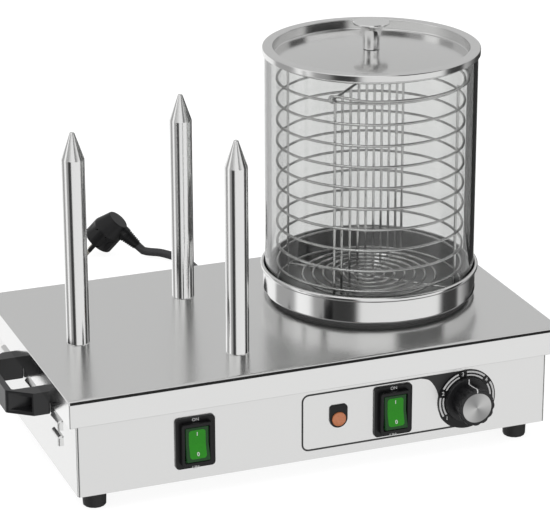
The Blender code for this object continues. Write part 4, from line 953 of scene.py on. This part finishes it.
pan_low, pan_high, pan_middle, rim_radius = measures("pan")
steamer = Matrix.Translation((pan_middle.x, pan_middle.y, 0))
pan_radius = rim_radius - PAN_ROLL
inner = pan_radius - PAN_SHEET
pan_floor = pan_low.z + PAN_SHEET
roll_low = pan_high.z - 2 * PAN_ROLL
pan_profile = [
    (0, pan_floor),
    (inner, pan_floor, 0.0008),
    (inner, pan_high.z, 0.0011),
    (rim_radius, pan_high.z, ROLL_EASE),
    (rim_radius, roll_low, ROLL_EASE),
    (pan_radius, roll_low + 0.0002, 0.0003),
    (pan_radius, pan_low.z, 0.0022),
    (0, pan_low.z),
]
pan_parts = place_from(pan_steel, pan_middle)
squares = [calculate(pan_steel, "MULTIPLY", pan_parts[axis], pan_parts[axis]) for axis in "XY"]
edge = inner + PAN_SHEET / 2
inside = calculate(pan_steel, "LESS_THAN", calculate(pan_steel, "ADD", *squares), edge**2)
# Painted shade: inside its wall the pan's colour drops to a dark grey. It is also rougher there.
change_where(pan_steel, inside, Base_Color=INSIDE_PAINTED_SHADE, Roughness=INSIDE_ROUGHNESS)
pan_ride = (pan_steel, ["pan"], "base", "bright_steel")
turned("water_pan", pan_profile, steamer, PAN_STEPS, *pan_ride, ease_steps=6)

# %% Glass
GLASS_WALL = 0.0038
GLASS_STEPS = 192
glass_profile = [
    (glass_radius - GLASS_WALL, glass_low.z, 0.0008),
    (glass_radius, glass_low.z, 0.0008),
    (glass_radius, glass_high.z, 0.0012),
    (glass_radius - GLASS_WALL, glass_high.z, 0.0012),
]
glass_ride = (clear_glass, ["glass_cylinder"], "glass", "clear_glass")
turned("glass_wall", glass_profile, steamer, GLASS_STEPS, *glass_ride, closed=True)

# %% Lid
LID_SHEET = 0.0009
LID_SKIRT = 0.006
LID_RECESS_RADIUS = 0.092
LID_RECESS_DEPTH = 0.010
LID_DOME = 0.007
LID_HOLE = 0.0023
DOME_STEPS = 10
lid_radius = measures("lid")[3]
lid_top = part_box("lid")[1].z
lid_floor = lid_top - LID_RECESS_DEPTH


def dome(drop):
    """Points of the lid's shallow dome, from the screw hole out."""
    points = []
    for i in range(DOME_STEPS):
        radius = LID_HOLE + (LID_RECESS_RADIUS - LID_HOLE) * i / DOME_STEPS
        rise = LID_DOME * (1 - (radius / LID_RECESS_RADIUS) ** 2)
        points.append((radius, lid_floor + rise - drop))
    return points


skirt_radius = lid_radius - LID_SHEET
recess_radius = LID_RECESS_RADIUS + LID_SHEET
lid_profile = [
    *dome(0),
    (LID_RECESS_RADIUS, lid_floor, 0.0012),
    (LID_RECESS_RADIUS, lid_top, 0.0008),
    (lid_radius, lid_top, 0.0014),
    (lid_radius, lid_top - LID_SKIRT, 0.0003),
    (skirt_radius, lid_top - LID_SKIRT, 0.0003),
    (skirt_radius, lid_top - LID_SHEET, 0.0006),
    (recess_radius, lid_top - LID_SHEET, 0.0003),
    (recess_radius, lid_floor - LID_SHEET, 0.0018),
    *dome(LID_SHEET)[::-1],
]
lid_ride = (lid_steel, ["lid"], "lid", "sheet_steel")
turned("pressed_lid", lid_profile, steamer, PAN_STEPS, *lid_ride, closed=True)

# %% [markdown]
# The knob is a turned steel one, whose thin flat top flares out from a slim stem.

# %% Lid knob
SCREW_DEPTH = 0.012
KNOB_SHARES = (
    *((0.46, 0.0), (0.475, 0.02), (0.485, 0.30), (0.51, 0.52), (0.55, 0.66), (0.63, 0.765)),
    *((0.76, 0.845), (0.90, 0.895), (1.0, 0.925), (1.0, 0.975), (0.965, 1.0)),
)
low, high, _, radius = measures("lid_knob")
tall = high.z - low.z
profile = [(0, low.z + SCREW_DEPTH), (LID_HOLE, low.z + SCREW_DEPTH), (LID_HOLE, low.z)]
profile += [(radius * out, low.z + tall * up) for out, up in KNOB_SHARES]
profile.append((0, high.z))
knob_ride = (polished_steel, ["lid_knob"], "lid", "bright_steel")
turned("turned_knob", profile, steamer, MEDIUM, *knob_ride)

# %% [markdown]
# ## The basket
# The basket is welded from round wire: rings, four uprights, an upright grid across its middle, and
# a base of circles on a cross. Each wire is a bent tube, and the welds are small overlaps.

# %% Basket cage
WIRE = 0.0013
WELD = 0.0004
BASKET_RADIUS = 0.088
BASKET_PITCH = 0.0202
BASKET_RINGS = 10
TOP_RING_Z = 0.329
BASE_RING_Z = 0.127
RING_STEPS = 72
basket = steamer @ Matrix.Rotation(math.radians(45), 4, "Z")


def hoop(bm, radius, z, steps=RING_STEPS, sides=10):
    wire(bm, [basket @ Vector((x, y, z)) for x, y in circle(radius, steps)], WIRE, sides, True)


def rod(bm, start, end, sides=12):
    wire(bm, [basket @ Vector(start), basket @ Vector(end)], WIRE, sides)


cage_low, cage_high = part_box("basket_cage")
bm = bmesh.new()
for z in [TOP_RING_Z - i * BASKET_PITCH for i in range(BASKET_RINGS)] + [BASE_RING_Z]:
    hoop(bm, BASKET_RADIUS, z)
reach = BASKET_RADIUS - 2 * WIRE + WELD
for x, y in ((reach, 0), (0, reach), (-reach, 0), (0, -reach)):
    rod(bm, (x, y, cage_low.z), (x, y, cage_high.z))
settle("wire_cage", bm, wire_steel, ["basket_cage"], "basket", "bright_steel")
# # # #
Aim of the exercise:
All the data must be duplicated exactly, with nothing added or removed.

Problem solution:
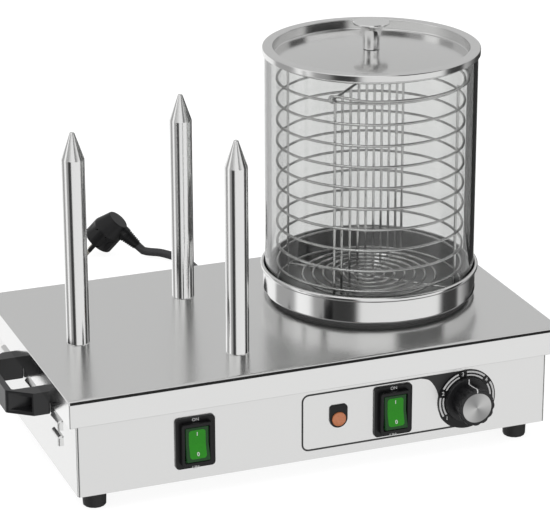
The Blender code for this object continues. Write part 4, from line 953 of scene.py on. This part finishes it.
pan_low, pan_high, pan_middle, rim_radius = measures("pan")
steamer = Matrix.Translation((pan_middle.x, pan_middle.y, 0))
pan_radius = rim_radius - PAN_ROLL
inner = pan_radius - PAN_SHEET
pan_floor = pan_low.z + PAN_SHEET
roll_low = pan_high.z - 2 * PAN_ROLL
pan_profile = [
    (0, pan_floor),
    (inner, pan_floor, 0.0008),
    (inner, pan_high.z, 0.0011),
    (rim_radius, pan_high.z, ROLL_EASE),
    (rim_radius, roll_low, ROLL_EASE),
    (pan_radius, roll_low + 0.0002, 0.0003),
    (pan_radius, pan_low.z, 0.0022),
    (0, pan_low.z),
]
pan_parts = place_from(pan_steel, pan_middle)
squares = [calculate(pan_steel, "MULTIPLY", pan_parts[axis], pan_parts[axis]) for axis in "XY"]
edge = inner + PAN_SHEET / 2
inside = calculate(pan_steel, "LESS_THAN", calculate(pan_steel, "ADD", *squares), edge**2)
# Painted shade: inside its wall the pan's colour drops to a dark grey. It is also rougher there.
change_where(pan_steel, inside, Base_Color=INSIDE_PAINTED_SHADE, Roughness=INSIDE_ROUGHNESS)
pan_ride = (pan_steel, ["pan"], "base", "bright_steel")
turned("water_pan", pan_profile, steamer, PAN_STEPS, *pan_ride, ease_steps=6)

# %% Glass
GLASS_WALL = 0.0038
GLASS_STEPS = 192
glass_profile = [
    (glass_radius - GLASS_WALL, glass_low.z, 0.0008),
    (glass_radius, glass_low.z, 0.0008),
    (glass_radius, glass_high.z, 0.0012),
    (glass_radius - GLASS_WALL, glass_high.z, 0.0012),
]
glass_ride = (clear_glass, ["glass_cylinder"], "glass", "clear_glass")
turned("glass_wall", glass_profile, steamer, GLASS_STEPS, *glass_ride, closed=True)

# %% Lid
LID_SHEET = 0.0009
LID_SKIRT = 0.006
LID_RECESS_RADIUS = 0.092
LID_RECESS_DEPTH = 0.010
LID_DOME = 0.007
LID_HOLE = 0.0023
DOME_STEPS = 10
lid_radius = measures("lid")[3]
lid_top = part_box("lid")[1].z
lid_floor = lid_top - LID_RECESS_DEPTH


def dome(drop):
    """Points of the lid's shallow dome, from the screw hole out."""
    points = []
    for i in range(DOME_STEPS):
        radius = LID_HOLE + (LID_RECESS_RADIUS - LID_HOLE) * i / DOME_STEPS
        rise = LID_DOME * (1 - (radius / LID_RECESS_RADIUS) ** 2)
        points.append((radius, lid_floor + rise - drop))
    return points


skirt_radius = lid_radius - LID_SHEET
recess_radius = LID_RECESS_RADIUS + LID_SHEET
lid_profile = [
    *dome(0),
    (LID_RECESS_RADIUS, lid_floor, 0.0012),
    (LID_RECESS_RADIUS, lid_top, 0.0008),
    (lid_radius, lid_top, 0.0014),
    (lid_radius, lid_top - LID_SKIRT, 0.0003),
    (skirt_radius, lid_top - LID_SKIRT, 0.0003),
    (skirt_radius, lid_top - LID_SHEET, 0.0006),
    (recess_radius, lid_top - LID_SHEET, 0.0003),
    (recess_radius, lid_floor - LID_SHEET, 0.0018),
    *dome(LID_SHEET)[::-1],
]
lid_ride = (lid_steel, ["lid"], "lid", "sheet_steel")
turned("pressed_lid", lid_profile, steamer, PAN_STEPS, *lid_ride, closed=True)

# %% [markdown]
# The knob is a turned steel one, whose thin flat top flares out from a slim stem.

# %% Lid knob
SCREW_DEPTH = 0.012
KNOB_SHARES = (
    *((0.46, 0.0), (0.475, 0.02), (0.485, 0.30), (0.51, 0.52), (0.55, 0.66), (0.63, 0.765)),
    *((0.76, 0.845), (0.90, 0.895), (1.0, 0.925), (1.0, 0.975), (0.965, 1.0)),
)
low, high, _, radius = measures("lid_knob")
tall = high.z - low.z
profile = [(0, low.z + SCREW_DEPTH), (LID_HOLE, low.z + SCREW_DEPTH), (LID_HOLE, low.z)]
profile += [(radius * out, low.z + tall * up) for out, up in KNOB_SHARES]
profile.append((0, high.z))
knob_ride = (polished_steel, ["lid_knob"], "lid", "bright_steel")
turned("turned_knob", profile, steamer, MEDIUM, *knob_ride)

# %% [markdown]
# ## The basket
# The basket is welded from round wire: rings, four uprights, an upright grid across its middle, and
# a base of circles on a cross. Each wire is a bent tube, and the welds are small overlaps.

# %% Basket cage
WIRE = 0.0013
WELD = 0.0004
BASKET_RADIUS = 0.088
BASKET_PITCH = 0.0202
BASKET_RINGS = 10
TOP_RING_Z = 0.329
BASE_RING_Z = 0.127
RING_STEPS = 72
basket = steamer @ Matrix.Rotation(math.radians(45), 4, "Z")


def hoop(bm, radius, z, steps=RING_STEPS, sides=10):
    wire(bm, [basket @ Vector((x, y, z)) for x, y in circle(radius, steps)], WIRE, sides, True)


def rod(bm, start, end, sides=12):
    wire(bm, [basket @ Vector(start), basket @ Vector(end)], WIRE, sides)


cage_low, cage_high = part_box("basket_cage")
bm = bmesh.new()
for z in [TOP_RING_Z - i * BASKET_PITCH for i in range(BASKET_RINGS)] + [BASE_RING_Z]:
    hoop(bm, BASKET_RADIUS, z)
reach = BASKET_RADIUS - 2 * WIRE + WELD
for x, y in ((reach, 0), (0, reach), (-reach, 0), (0, -reach)):
    rod(bm, (x, y, cage_low.z), (x, y, cage_high.z))
settle("wire_cage", bm, wire_steel, ["basket_cage"], "basket", "bright_steel")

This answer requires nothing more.